M. B. : Pendant long­temps, la radio s’écoutait en famille jusqu’au cou­cher. Au milieu des années 1950 est arri­vé le tran­sis­tor, que l’on pou­vait dépla­cer n’importe où. Il a indi­vi­dua­li­sé le geste. Puis il y a eu le casque, le Walkman, le télé­phone… Cette radio à toute heure, et encore plus la nuit, est une pra­tique per­son­nelle, qui a encou­ra­gé l’apparition d’émissions elles aus­si très personnelles.

L’image de la radio sous l’oreiller n’est donc pas qu’un cli­ché…
M. B. : Non. La nuit, c’est l’endroit de l’invisible, même sur les ondes. Dans les années 1970, au moment des pre­mières libres antennes du soir, comme La Ligne ouverte, de Gonzague Saint Bris sur Europe 1, ou Allô Macha, avec Macha Béranger sur France Inter, des ados télé­pho­naient secrè­te­ment. Puis, dans les années 1990, Fun Radio, NRJ, Skyrock ont créé des émis­sions noc­turnes spé­cia­le­ment pour ce public, Lovin’Fun avec Doc et Difool par exemple. Elles par­laient sur­tout de sexua­li­té, et, à la mai­son, les jeunes fai­saient sem­blant d’aller au lit pour les écou­ter ou pour témoigner.
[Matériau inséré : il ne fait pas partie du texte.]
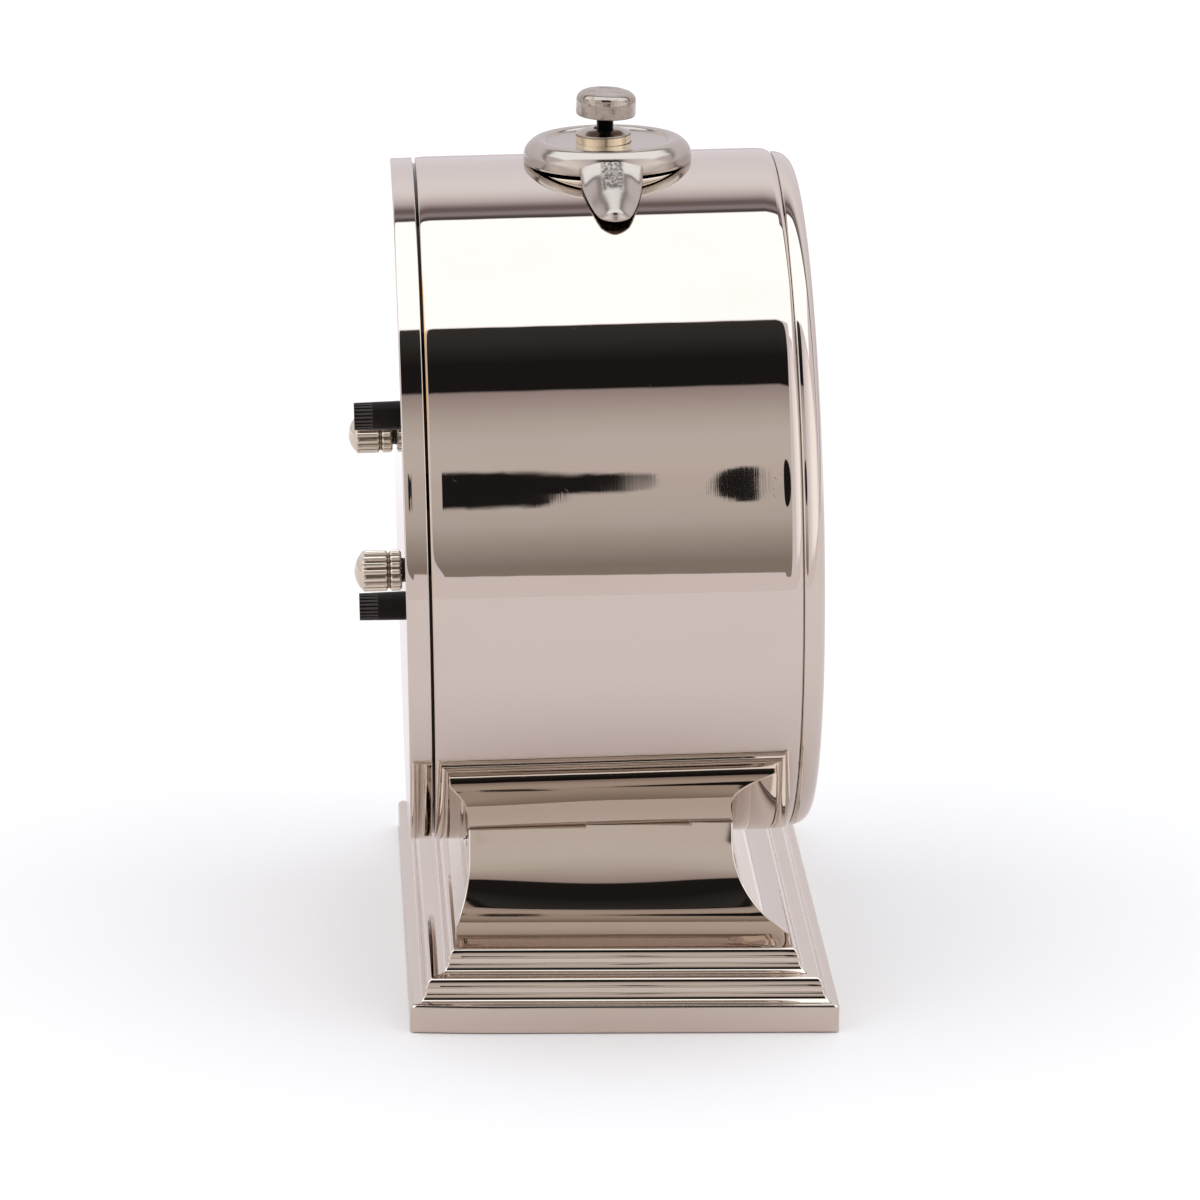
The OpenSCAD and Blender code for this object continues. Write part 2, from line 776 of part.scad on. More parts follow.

Qui était der­rière son poste, une fois le soleil cou­ché ?
M. B. : On assiste à un entre-​deux tem­po­rel, entre ceux qui ne dorment pas encore et ceux qui se lèvent très tôt. Les audi­teurs et les audi­trices venaient de par­tout en France, de tous les milieux sociaux, de toutes les géné­ra­tions. De plus, la nuit, les ondes radio se dif­fusent plus loin dans l’espace, et des per­sonnes en Afrique du Nord ou en Europe de l’Est pou­vaient cap­ter des émis­sions noc­turnes fran­çaises et les apprécier.

Pourquoi l’intime s’est-il immis­cé sur les ondes dans les années 1970 ?
M. B. : Les émis­sions don­naient voix à des choses que l’on n’entendait pas. Des ano­nymes par­laient de leur vie, de la soli­tude, dans le contexte du début de chô­mage de masse. Ces sujets ont pris de l’importance grâce aux libres antennes, comme si, à ce moment-​là, on décou­vrait qu’il y avait plein de gens seuls en France. Macha Béranger, d’Allô Macha, elle-​même, incar­nait la confi­dente, une voix amie, dont cer­tains allaient jusqu’à tom­ber amoureux !
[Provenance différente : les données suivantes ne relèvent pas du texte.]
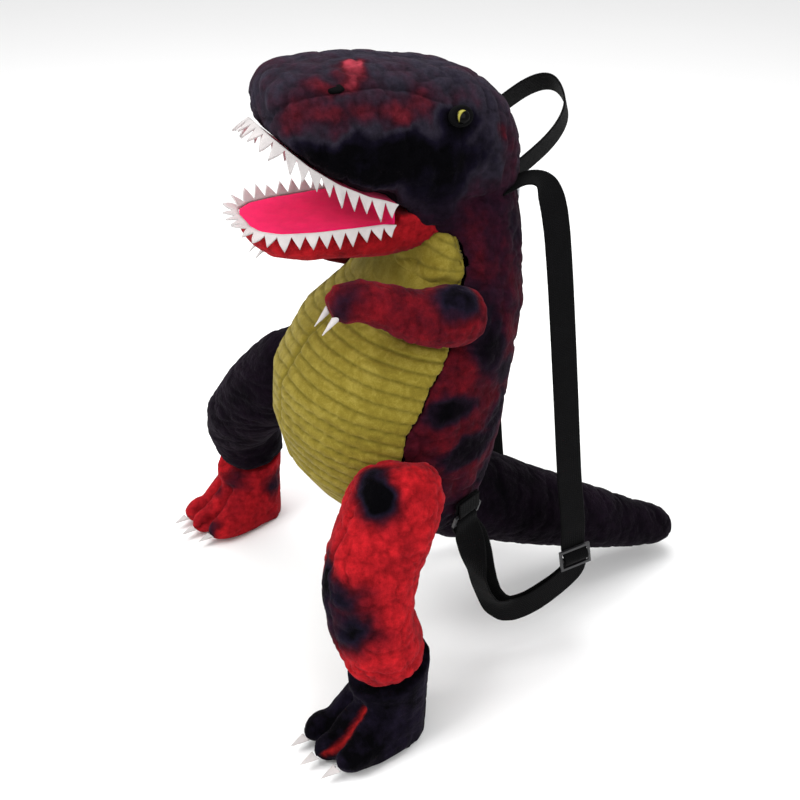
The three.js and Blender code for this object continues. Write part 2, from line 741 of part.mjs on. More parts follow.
// Flat webbing along control points; each has the way its flat face looks.
function ribbon(stops, perGap) {
  const curve = new THREE.CatmullRomCurve3(stops.map((stop) => stop.at));
  const gaps = stops.length - 1;
  const rings = Array.from({ length: gaps * perGap + 1 }, (_, k) => {
    const share = k / (gaps * perGap);
    const at = curve.getPoint(share);
    const way = curve.getTangent(share);
    const i = Math.min(Math.floor(k / perGap), gaps - 1);
    const face = stops[i].face.clone().lerp(stops[i + 1].face, k / perGap - i);
    const wide = point(0, 0, 0).crossVectors(way, face).setLength(webWidth / 2);
    const thick = point(0, 0, 0).crossVectors(wide, way).setLength(webThickness / 2);
    return [[1, 1], [1, -1], [-1, -1], [-1, 1]].map(([w, t]) =>
      at.clone().addScaledVector(wide, w).addScaledVector(thick, t),
    );
  });
  return solidOf(skin(rings));
}

const archFullness = 0.75;

// Carry handle: an arch of webbing behind the head, its left end sewn lower than its right one.
function buildHandle() {
  const nape = headLength - headReach;
  const centre = point(0, nape - 2, neckLevel + handleRise);
  const outward = point(0, 0.84, 0.54).normalize();
  const sideways = point(handleSpan / 2, 0, -handleTilt / 2);
  const steps = 10;
  const arch = Array.from({ length: steps + 1 }, (_, i) => {
    const turn = (Math.PI * i) / steps;
    const out = outward.clone().multiplyScalar(Math.sin(turn) ** archFullness);
    const shift = Math.sign(Math.cos(turn)) * Math.abs(Math.cos(turn)) ** archFullness;
    const face = sideways.clone().normalize().multiplyScalar(shift).add(out);
    const at = centre.clone().addScaledVector(sideways, shift);
    return { at: at.addScaledVector(out, handleReach), face };
  });
  const sewn = [arch[0], arch.at(-1)].map(({ at, face }) => ({
    at: at.clone().addScaledVector(outward, -handleReach / 3),
    face,
  }));
  const strip = ribbon([sewn[0], ...arch, sewn[1]], 2).subtract(headNear).subtract(torsoNear);
  add("carry_handle", mainBody(strip), "black");
}

// A fitting's own axes: along the strap, out of its face, and across it.
function fittingFrame(origin, along, out) {
  const wide = point(0, 0, 0).crossVectors(along, out).normalize();
  const at = (s, n) => origin.clone().addScaledVector(along, s).addScaledVector(out, n);
  const stop = (s, n) => ({ at: at(s, n), face: out });
  const behind = (s, n) => ({ at: at(s, n), face: out.clone().negate() });
  return { origin, along, out, wide, at, stop, behind };
}

// Rectangular plastic frame with one or two slots, its first bar at the frame's origin.
function fitting(frame, slots, pitch) {
  const bar = fittingBar / 2;
  const bars = Array.from({ length: slots + 1 }, (_, i) => i * pitch);
  const slotHalf = fittingWidth / 2 - fittingBar;
  const outline = new THREE.Shape();
  const end = bars.at(-1) + bar;
  outline.moveTo(-fittingWidth / 2, -bar).lineTo(fittingWidth / 2, -bar);
  outline.lineTo(fittingWidth / 2, end).lineTo(-fittingWidth / 2, end).closePath();
  for (const start of bars.slice(0, -1)) {
    const hole = new THREE.Path();
    hole.moveTo(-slotHalf, start + bar).lineTo(slotHalf, start + bar);
    hole.lineTo(slotHalf, start + pitch - bar).lineTo(-slotHalf, start + pitch - bar).closePath();
    outline.holes.push(hole);
  }
  const plate = new THREE.ExtrudeGeometry(outline, { depth: fittingBar, bevelEnabled: false });
  plate.translate(0, 0, -bar);
  const basis = new THREE.Matrix4().makeBasis(frame.wide, frame.along, frame.out);
  return plate.applyMatrix4(basis.setPosition(frame.origin));
}

const nearBar = fittingBar / Math.SQRT2 + clearance + webThickness / 2;
const farBar = nearBar + webThickness + clearance;

// Stops on an arc round a bar that stands at s along a fitting; angles in degrees from its face.
// The strip's face turns with the arc.
function roundBar(frame, s, radius, fromAngle, toAngle, count) {
  return Array.from({ length: count + 1 }, (_, i) => {
    const turn = THREE.MathUtils.degToRad(fromAngle + ((toAngle - fromAngle) * i) / count);
    const arm = frame.along.clone().multiplyScalar(Math.sin(turn)).addScaledVector(frame.out, Math.cos(turn));
    return { at: frame.at(s, 0).addScaledVector(arm, radius), face: arm };
  });
}

// Upper strap: drop is a share of the strap's drop, out of its spread, bow of its stand-off; turned
// says how far the flat face has turned from the top to the side.
const strapRows = [
  { drop: 0.0, out: -0.1, bow: -0.5, turned: 0.0 },
  { drop: -0.022, out: -0.04, bow: -0.1, turned: 0.0 },
  { drop: -0.025, out: 0.03, bow: 0.15, turned: 0.2 },
  { drop: 0.0, out: 0.11, bow: 0.36, turned: 0.6 },
  { drop: 0.06, out: 0.21, bow: 0.48, turned: 0.95 },
  { drop: 0.17, out: 0.33, bow: 0.56, turned: 1.0 },
  { drop: 0.31, out: 0.52, bow: 0.6, turned: 1.0 },
  { drop: 0.45, out: 0.69, bow: 0.64, turned: 1.0 },
  { drop: 0.59, out: 0.81, bow: 0.7, turned: 1.0 },
  { drop: 0.76, out: 0.9, bow: 0.8, turned: 1.0 },
  { drop: 0.9, out: 0.97, bow: 0.92, turned: 1.0 },
];
// Lower loop: along is a share of the way from the slider to the ring, high of the ring's height above
// the slider, apart of the room between its two layers, twist of a quarter turn to the front.
const loopRows = [
  { along: 0.07, high: -0.26, apart: 0.3, twist: 0.0 },
  { along: 0.24, high: -0.34, apart: 0.35, twist: 0.0 },
  { along: 0.44, high: -0.41, apart: 0.35, twist: 0.0 },
  { along: 0.62, high: -0.38, apart: 0.4, twist: 0.25 },
  { along: 0.8, high: -0.14, apart: 1.0, twist: 0.85 },
  { along: 0.91, high: 0.22, apart: 1.6, twist: 1.0 },
  { along: 0.96, high: 0.6, apart: 1.2, twist: 0.4 },
];
const loopRoom = 9;
const loopSettle = 0.3;
const loopSpread = 0.14;
const loopCalm = 0.4;
const forwardFace = point(0.25, -0.95, 0.2);

function buildStrap(name, side) {
  const back = torsoBack(torsoLift + torsoHeight / 2);
  const neck = point(strapInset, back, neckLevel + strapSeat);
  const foot = point(strapInset + strapSpread, back + strapStandOff, neck.z - strapDrop);
  const glider = fittingFrame(foot, point(0, 0.15, -0.99).normalize(), across);
  const slot = gliderPitch;

  const anchorY = torsoDepth * 0.035;
  const anchor = torsoSide(anchorY, torsoLift + anchorHeight);
  const below = torsoSide(anchorY, torsoLift + anchorHeight - tabLength);
  const downSide = below.clone().sub(anchor).normalize();
  const alongSide = torsoSide(anchorY + 1, anchor.z).sub(torsoSide(anchorY - 1, anchor.z));
  const outSide = point(0, 0, 0).crossVectors(downSide, alongSide).normalize();
  const ringOut = 2 * webThickness + nearBar;
  const ring = fittingFrame(anchor.clone().addScaledVector(outSide, ringOut), downSide, outSide);

  const upper = strapRows.map(({ drop, out, bow, turned }) => ({
    at: point(neck.x + out * strapSpread, back + bow * strapStandOff, neck.z - drop * strapDrop),
    face: up.clone().lerp(across, turned).normalize(),
  }));
  // Through the slider: behind its first bar, over the middle one and behind the last.
  const entry = [
    [-1.45 * slot, -nearBar],
    [-slot, -nearBar],
    [-0.81 * slot, -0.91 * nearBar],
    [-0.64 * slot, -0.3 * nearBar],
    [-0.46 * slot, 0.55 * nearBar],
  ];
  const over = [-46, -23, 0, 23, 46].map((angle) => {
    const turn = THREE.MathUtils.degToRad(angle);
    return [farBar * Math.sin(turn), farBar * Math.cos(turn)];
  });
  const exit = entry.map(([s, n]) => [-s, n]).reverse();
  const weave = [...entry, ...over, ...exit].map(([s, n]) => glider.stop(s, n));

  // The loop's two layers lie face to face near the slider and part on the way to the ring.
  const layer = (inward) =>
    loopRows.map(({ along, high, apart, twist }) => {
      const at = foot.clone().lerp(ring.at(ringPitch, 0), along);
      at.z = foot.z + high * (ring.origin.z - foot.z);
      const parted = (0.5 - inward) * 2 * apart * (nearBar + clearance) - inward * nearBar;
      const settled = THREE.MathUtils.smoothstep(along, loopRows[0].along, loopSettle);
      at.x += THREE.MathUtils.lerp(-nearBar * (1 + inward), parted, settled);
      at.y += inward * Math.max(0, apart - 0.4) * loopRoom;
      at.z += inward * Math.max(0, apart - 0.4) * loopSpread * loopRoom;
      const quarter = twist * (1 - loopCalm * inward);
      const face = across.clone().lerp(forwardFace, quarter).normalize();
      return { at, face: inward ? face.negate() : face };
    });
  const ringWrap = [
    ring.stop(ringPitch + ringLead, nearBar + clearance),
    ...roundBar(ring, ringPitch, nearBar, 0, -180, 4),
    ring.behind(ringPitch + ringLead, -nearBar),
  ];
  const lay = 2 * nearBar;
  const barWrap = [
    glider.behind(1.45 * slot, -lay - 0.2),
    glider.behind(slot, -lay),
    glider.behind(0.6 * slot, -1.6 * nearBar),
    glider.behind(0.25 * slot, -1.06 * nearBar),
    ...roundBar(glider, 0, nearBar, 180, 444, 7),
  ];
  const stops = [...upper, ...weave, ...layer(0), ...ringWrap, ...layer(1).reverse(), ...barWrap];

  const seatLevel = -ringOut + webThickness;
  const tabStops = [
    ring.behind(-tabLength, seatLevel),
    ring.behind(-tabLength / 2, seatLevel),
    ring.behind(-1.3 * nearBar, -nearBar),
    ...roundBar(ring, 0, nearBar, 180, 0, 4),
    ring.stop(-1.8 * nearBar, 0.1 * nearBar),
    ring.stop(-tabLength, seatLevel + webThickness + clearance),
  ];

  const mirror = new THREE.Matrix4().makeScale(side, 1, 1);
  const placed = (solid) => (side > 0 ? solid : solid.transform(mirror.toArray()));
  const strap = ribbon(stops, 2).subtract(headNear).subtract(torsoNear);
  add(`${name}_strap`, placed(mainBody(strap)), "black");
  const slider = fittingFrame(glider.at(-slot, 0), glider.along, glider.out);
  add(`${name}_strap_slider`, placed(solidOf(fitting(slider, 2, slot))), "plastic");
  add(`${name}_strap_ring`, placed(solidOf(fitting(ring, 1, ringPitch))), "plastic");
  add(`${name}_anchor_tab`, placed(mainBody(ribbon(tabStops, 2).subtract(torsoNear))), "black");
}

buildTorso();
buildZip();
buildHead();
buildArm("left", 1);
buildArm("right", -1);
stances.forEach(buildLeg);
buildTail();
buildHandle();
buildStrap("left", 1);
buildStrap("right", -1);

// The part's origin is the middle of its outer box, on the floor.
const bounds = new THREE.Box3().setFromObject(part, true);
const middle = bounds.getCenter(point());
part.position.set(-middle.x, -middle.y, -bounds.min.z);

export default part;
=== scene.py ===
"""Looks of the plush dinosaur backpack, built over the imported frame. Metres, +Z up, the animal faces -Y."""

import math

import bmesh
import bpy
import numpy as np
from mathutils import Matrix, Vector
from mathutils.kdtree import KDTree


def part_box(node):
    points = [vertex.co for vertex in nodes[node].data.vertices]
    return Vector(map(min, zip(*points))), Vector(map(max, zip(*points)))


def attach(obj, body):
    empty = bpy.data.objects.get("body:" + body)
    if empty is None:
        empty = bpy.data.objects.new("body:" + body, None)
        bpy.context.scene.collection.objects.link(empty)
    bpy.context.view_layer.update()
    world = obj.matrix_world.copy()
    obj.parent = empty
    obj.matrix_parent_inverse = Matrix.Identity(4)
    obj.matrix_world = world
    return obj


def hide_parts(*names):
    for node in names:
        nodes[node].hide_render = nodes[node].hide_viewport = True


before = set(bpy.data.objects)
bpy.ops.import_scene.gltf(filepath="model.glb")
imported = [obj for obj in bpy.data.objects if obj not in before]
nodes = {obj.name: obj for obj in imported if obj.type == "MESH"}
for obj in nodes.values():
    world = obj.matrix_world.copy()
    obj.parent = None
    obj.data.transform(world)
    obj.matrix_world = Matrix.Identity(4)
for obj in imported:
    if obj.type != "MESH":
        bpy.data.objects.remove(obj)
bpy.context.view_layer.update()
scene = bpy.context.scene

# Places below are in millimetres from the middle of the bag, at floor level: x to the animal's left, y to
# its tail, z up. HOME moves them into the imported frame.
MM = 0.001
SNOUT_REACH = 0.134  # from the snout's tip back to the middle of the bag
head_low, head_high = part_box("head")
HOME = np.array([(head_low[0] + head_high[0]) / 2, head_low[1] + SNOUT_REACH, 0.0])


def place(x, y, z):
    return HOME + MM * np.array([x, y, z])


def aim(thing, spot, target):
    """Puts a camera or a lamp at spot, looking at target."""
    thing.location = Vector(spot)
    thing.rotation_euler = Vector(np.subtract(target, spot)).to_track_quat("-Z", "Y").to_euler()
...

Peut-​on dire que la radio noc­turne a per­mis l’émancipation des femmes ?
M. B. : Les voix des ani­ma­trices ont sur­tout été uti­li­sées à des fins de séduc­tion, comme celles de Madeleine Constant sur France Inter ou de Christine Carrière sur Europe 1. Certes, ces femmes ont pu tra­vailler la nuit, alors que c’était inter­dit à cette époque *, mais peu étaient aux ­com­mandes de leur propre pro­gramme. Et cer­tains genres, comme les émis­sions de musique, n’étaient ani­més presque uni­que­ment par des hommes. Les audi­trices, elles, par­ti­ci­paient de manière équi­va­lente aux audi­teurs. En ça, elles ont pu s’exprimer dans un espace noc­turne que l’on dit sou­vent dan­ge­reux pour elles.

Qu’est-ce qui a éteint ces voix dans les années 2010 ?
M. B. : La radio de nuit a com­men­cé à décli­ner à la fin des années 1980, au moment où la télé­vi­sion en conti­nu a vu le jour en France. Puis, dans les années 2000, Internet et les pod­casts lui ont fait perdre de l’importance. En plus, pour tout ce qui est dif­fu­sé de minuit à 5 heures du matin, les chiffres de Médiamétrie ne sont pas com­mu­ni­qués publi­que­ment. Les radios ne peuvent pas com­pa­rer leurs audiences, dans un contexte très concur­ren­tiel. Alors pour faire des éco­no­mies, elles ont sup­pri­mé les pro­grammes et repassent, à la place, des émis­sions de la jour­née. En 2012, l’arrêt des nuits en direct sur France Inter marque la quasi-​extinction des heures sombres sur cette radio. Ne reste aujourd’hui qu’un seul de ses repré­sen­tants : Georges Lang et Les Nocturnes sur RTL, dif­fu­sée de minuit à 1 heure du matin.

La radio noc­turne reviendra-​t-​elle ?
M. B. : Je ne peux que le sou­hai­ter, mais je doute qu’une direc­tion de sta­tion fasse ce pari.

* La loi de 1892 est res­tée en vigueur jusqu’au… 9 mai 2001, date à laquelle les res­tric­tions ont été levées au nom de l’égalité hommes-femmes.